### [Your task]
Write out every record below exactly as it appears.

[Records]
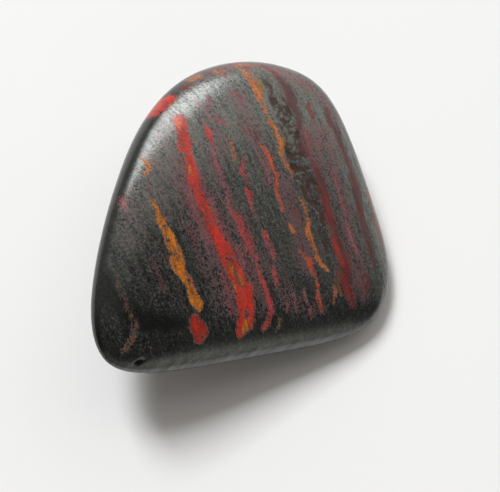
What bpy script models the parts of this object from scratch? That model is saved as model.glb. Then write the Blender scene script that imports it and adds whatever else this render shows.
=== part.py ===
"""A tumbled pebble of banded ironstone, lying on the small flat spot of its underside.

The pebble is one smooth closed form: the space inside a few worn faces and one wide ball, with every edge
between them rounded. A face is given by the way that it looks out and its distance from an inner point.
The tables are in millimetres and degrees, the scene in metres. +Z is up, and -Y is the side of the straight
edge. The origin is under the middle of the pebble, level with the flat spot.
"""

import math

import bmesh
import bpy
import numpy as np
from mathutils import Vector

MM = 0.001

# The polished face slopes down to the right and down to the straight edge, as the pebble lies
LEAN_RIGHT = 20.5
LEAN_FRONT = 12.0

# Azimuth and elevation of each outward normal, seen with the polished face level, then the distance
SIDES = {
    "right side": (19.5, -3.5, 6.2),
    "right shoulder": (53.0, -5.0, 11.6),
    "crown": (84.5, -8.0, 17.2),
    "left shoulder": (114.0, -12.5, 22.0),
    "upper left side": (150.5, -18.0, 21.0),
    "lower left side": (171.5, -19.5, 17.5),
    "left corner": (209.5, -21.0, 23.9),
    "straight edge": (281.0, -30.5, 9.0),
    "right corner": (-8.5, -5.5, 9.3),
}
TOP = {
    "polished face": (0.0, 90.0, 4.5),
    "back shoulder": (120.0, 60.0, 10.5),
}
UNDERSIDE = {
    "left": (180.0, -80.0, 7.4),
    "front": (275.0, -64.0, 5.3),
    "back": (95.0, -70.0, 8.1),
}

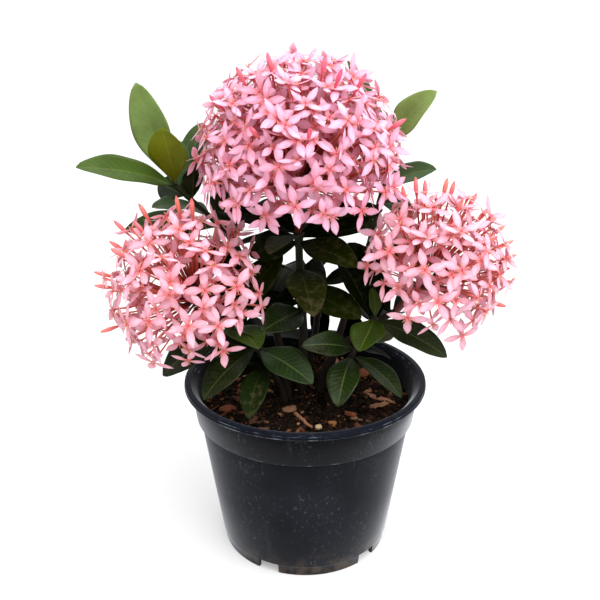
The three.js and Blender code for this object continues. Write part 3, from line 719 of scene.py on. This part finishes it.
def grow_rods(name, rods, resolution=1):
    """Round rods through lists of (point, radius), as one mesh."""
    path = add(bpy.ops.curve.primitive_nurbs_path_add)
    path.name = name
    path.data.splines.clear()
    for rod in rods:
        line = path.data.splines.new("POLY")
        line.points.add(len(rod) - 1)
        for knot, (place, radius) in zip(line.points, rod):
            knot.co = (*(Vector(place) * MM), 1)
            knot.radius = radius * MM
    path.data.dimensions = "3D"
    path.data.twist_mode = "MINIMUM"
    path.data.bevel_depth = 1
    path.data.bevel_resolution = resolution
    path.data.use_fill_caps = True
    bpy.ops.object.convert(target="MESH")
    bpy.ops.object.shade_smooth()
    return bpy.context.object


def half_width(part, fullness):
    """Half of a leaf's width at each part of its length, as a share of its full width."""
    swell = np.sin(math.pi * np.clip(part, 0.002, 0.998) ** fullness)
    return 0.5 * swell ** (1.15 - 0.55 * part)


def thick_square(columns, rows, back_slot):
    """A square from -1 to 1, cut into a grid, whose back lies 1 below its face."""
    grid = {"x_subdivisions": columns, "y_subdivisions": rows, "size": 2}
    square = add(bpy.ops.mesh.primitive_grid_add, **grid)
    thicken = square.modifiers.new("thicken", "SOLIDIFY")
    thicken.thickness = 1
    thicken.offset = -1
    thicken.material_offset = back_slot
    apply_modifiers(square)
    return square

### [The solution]
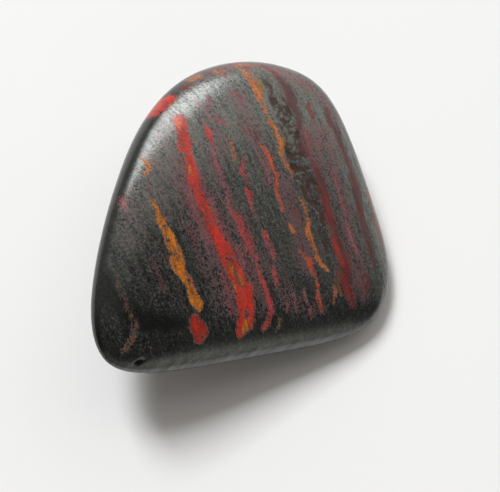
What bpy script models the parts of this object from scratch? That model is saved as model.glb. Then write the Blender scene script that imports it and adds whatever else this render shows.
=== part.py ===
"""A tumbled pebble of banded ironstone, lying on the small flat spot of its underside.

The pebble is one smooth closed form: the space inside a few worn faces and one wide ball, with every edge
between them rounded. A face is given by the way that it looks out and its distance from an inner point.
The tables are in millimetres and degrees, the scene in metres. +Z is up, and -Y is the side of the straight
edge. The origin is under the middle of the pebble, level with the flat spot.
"""

import math

import bmesh
import bpy
import numpy as np
from mathutils import Vector

MM = 0.001

# The polished face slopes down to the right and down to the straight edge, as the pebble lies
LEAN_RIGHT = 20.5
LEAN_FRONT = 12.0

# Azimuth and elevation of each outward normal, seen with the polished face level, then the distance
SIDES = {
    "right side": (19.5, -3.5, 6.2),
    "right shoulder": (53.0, -5.0, 11.6),
    "crown": (84.5, -8.0, 17.2),
    "left shoulder": (114.0, -12.5, 22.0),
    "upper left side": (150.5, -18.0, 21.0),
    "lower left side": (171.5, -19.5, 17.5),
    "left corner": (209.5, -21.0, 23.9),
    "straight edge": (281.0, -30.5, 9.0),
    "right corner": (-8.5, -5.5, 9.3),
}
TOP = {
    "polished face": (0.0, 90.0, 4.5),
    "back shoulder": (120.0, 60.0, 10.5),
}
UNDERSIDE = {
    "left": (180.0, -80.0, 7.4),
    "front": (275.0, -64.0, 5.3),
    "back": (95.0, -70.0, 8.1),
}

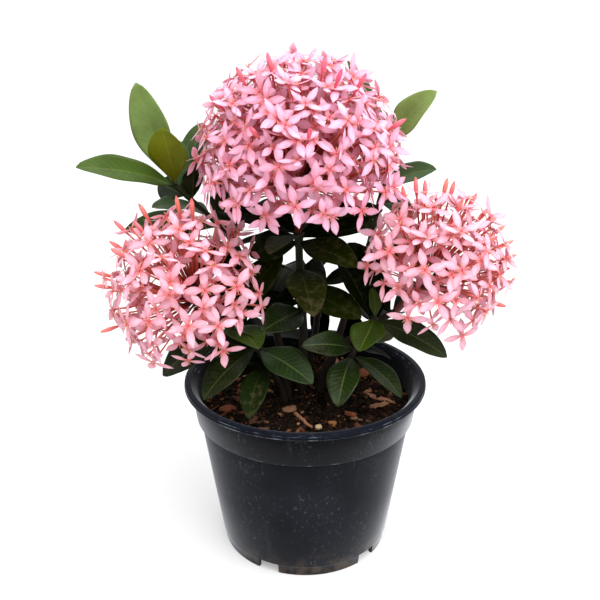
The three.js and Blender code for this object continues. Write part 3, from line 719 of scene.py on. This part finishes it.
def grow_rods(name, rods, resolution=1):
    """Round rods through lists of (point, radius), as one mesh."""
    path = add(bpy.ops.curve.primitive_nurbs_path_add)
    path.name = name
    path.data.splines.clear()
    for rod in rods:
        line = path.data.splines.new("POLY")
        line.points.add(len(rod) - 1)
        for knot, (place, radius) in zip(line.points, rod):
            knot.co = (*(Vector(place) * MM), 1)
            knot.radius = radius * MM
    path.data.dimensions = "3D"
    path.data.twist_mode = "MINIMUM"
    path.data.bevel_depth = 1
    path.data.bevel_resolution = resolution
    path.data.use_fill_caps = True
    bpy.ops.object.convert(target="MESH")
    bpy.ops.object.shade_smooth()
    return bpy.context.object


def half_width(part, fullness):
    """Half of a leaf's width at each part of its length, as a share of its full width."""
    swell = np.sin(math.pi * np.clip(part, 0.002, 0.998) ** fullness)
    return 0.5 * swell ** (1.15 - 0.55 * part)


def thick_square(columns, rows, back_slot):
    """A square from -1 to 1, cut into a grid, whose back lies 1 below its face."""
    grid = {"x_subdivisions": columns, "y_subdivisions": rows, "size": 2}
    square = add(bpy.ops.mesh.primitive_grid_add, **grid)
    thicken = square.modifiers.new("thicken", "SOLIDIFY")
    thicken.thickness = 1
    thicken.offset = -1
    thicken.material_offset = back_slot
    apply_modifiers(square)
    return square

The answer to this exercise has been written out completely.